Later in his book, Carnot studied heat engines operating near the boiling point of water or other fluids. He noted that phase changes, like liquid to vapor, involve sudden volume changes and require latent heat. This concept, now called a first-order phase transition, led Carnot to develop an idea that later became the Clausius–Clapeyron relation. In The Feynman Lectures on Physics, physicist Richard Feynman credited Carnot with this discovery.

In 1849, James Thomson applied Carnot's ideas to further develop thermodynamics.

Death and posterity

Sadi's younger brother, Hippolyte, hid details about Sadi's death and destroyed most of his personal papers. Many years later, in 1878, when Carnot's essay was recognized as an important early work in the study of thermodynamics, Hippolyte helped publish a new edition of the essay. This edition included a "Biographical notice on Sadi Carnot" written by Hippolyte and some "Excerpts from unpublished notes by Sadi on mathematics, physics, and other subjects." These materials are the only sources of information about many parts of Sadi's life and ideas. Historian of science Arthur Birembaut said that the confusion created by Hippolyte makes it difficult to understand the details of Sadi's career, his connections with other scientists, and the events surrounding his death.

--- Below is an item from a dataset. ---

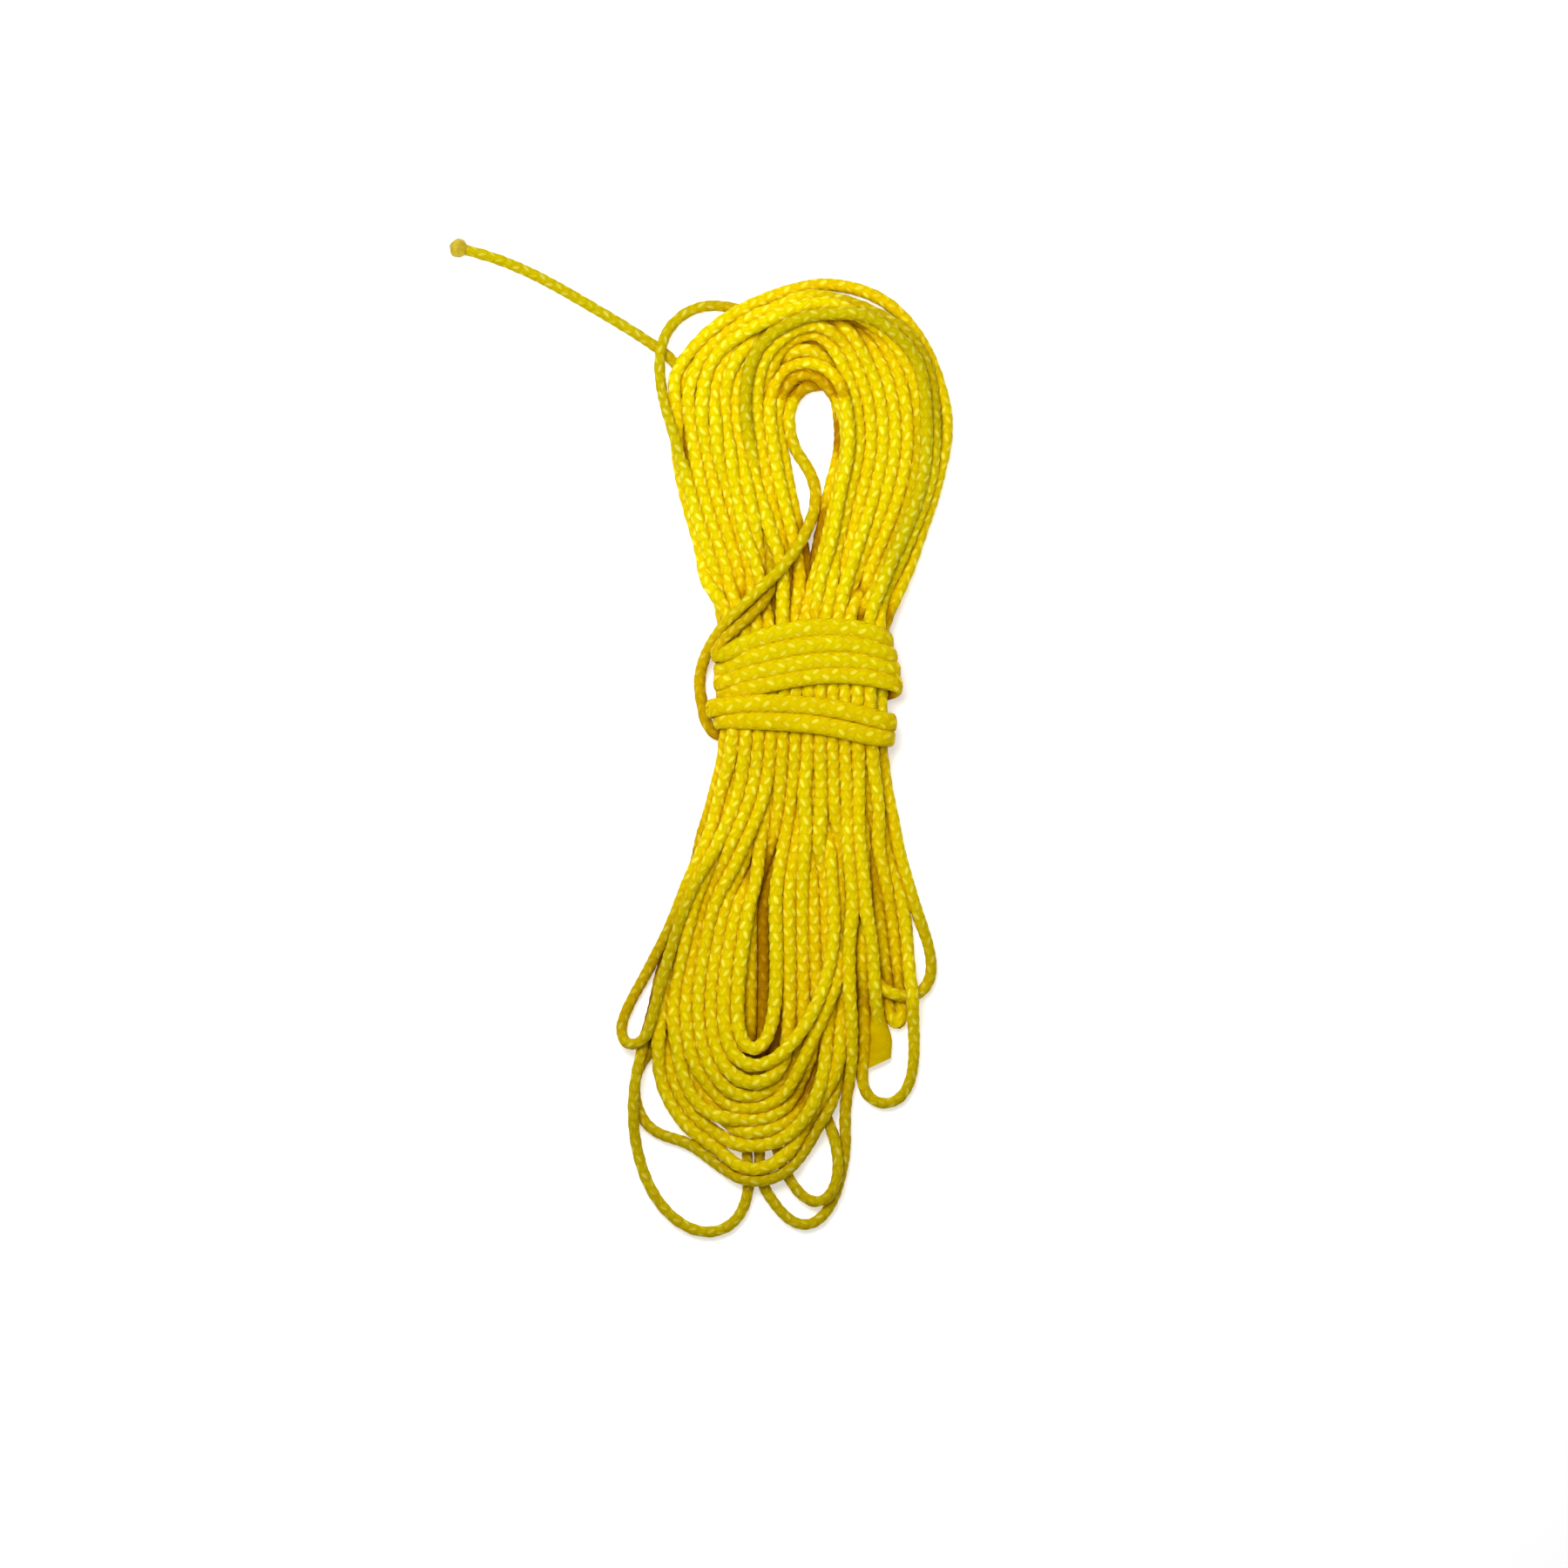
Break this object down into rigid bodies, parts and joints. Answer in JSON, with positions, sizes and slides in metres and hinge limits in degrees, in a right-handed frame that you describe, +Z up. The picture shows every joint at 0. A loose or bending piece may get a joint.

Among the private notes published by Hippolyte in 1878, there are writings showing that Sadi Carnot had stopped believing in the caloric theory by the spring of 1832 and instead accepted the idea that heat and work are equivalent. In his notes, Carnot wrote:

In those same notes, Carnot estimated that 1 kilocalorie equals 370 kg·m, while the value accepted today is 427 kg·m. Carnot did not publish any of this work. It is possible that his uncertainty about how rejecting the caloric theory might affect the conclusions in his earlier work, Reflections on the Motive Power of Fire, explains why he did not continue his research before his early death.

After the work of scientists Kelvin and Clausius, Carnot became widely known as the "father of thermodynamics." In 1970, the International Astronomical Union named a lunar crater after Carnot. In 1991, the minor planet 12289 was also named in his honor.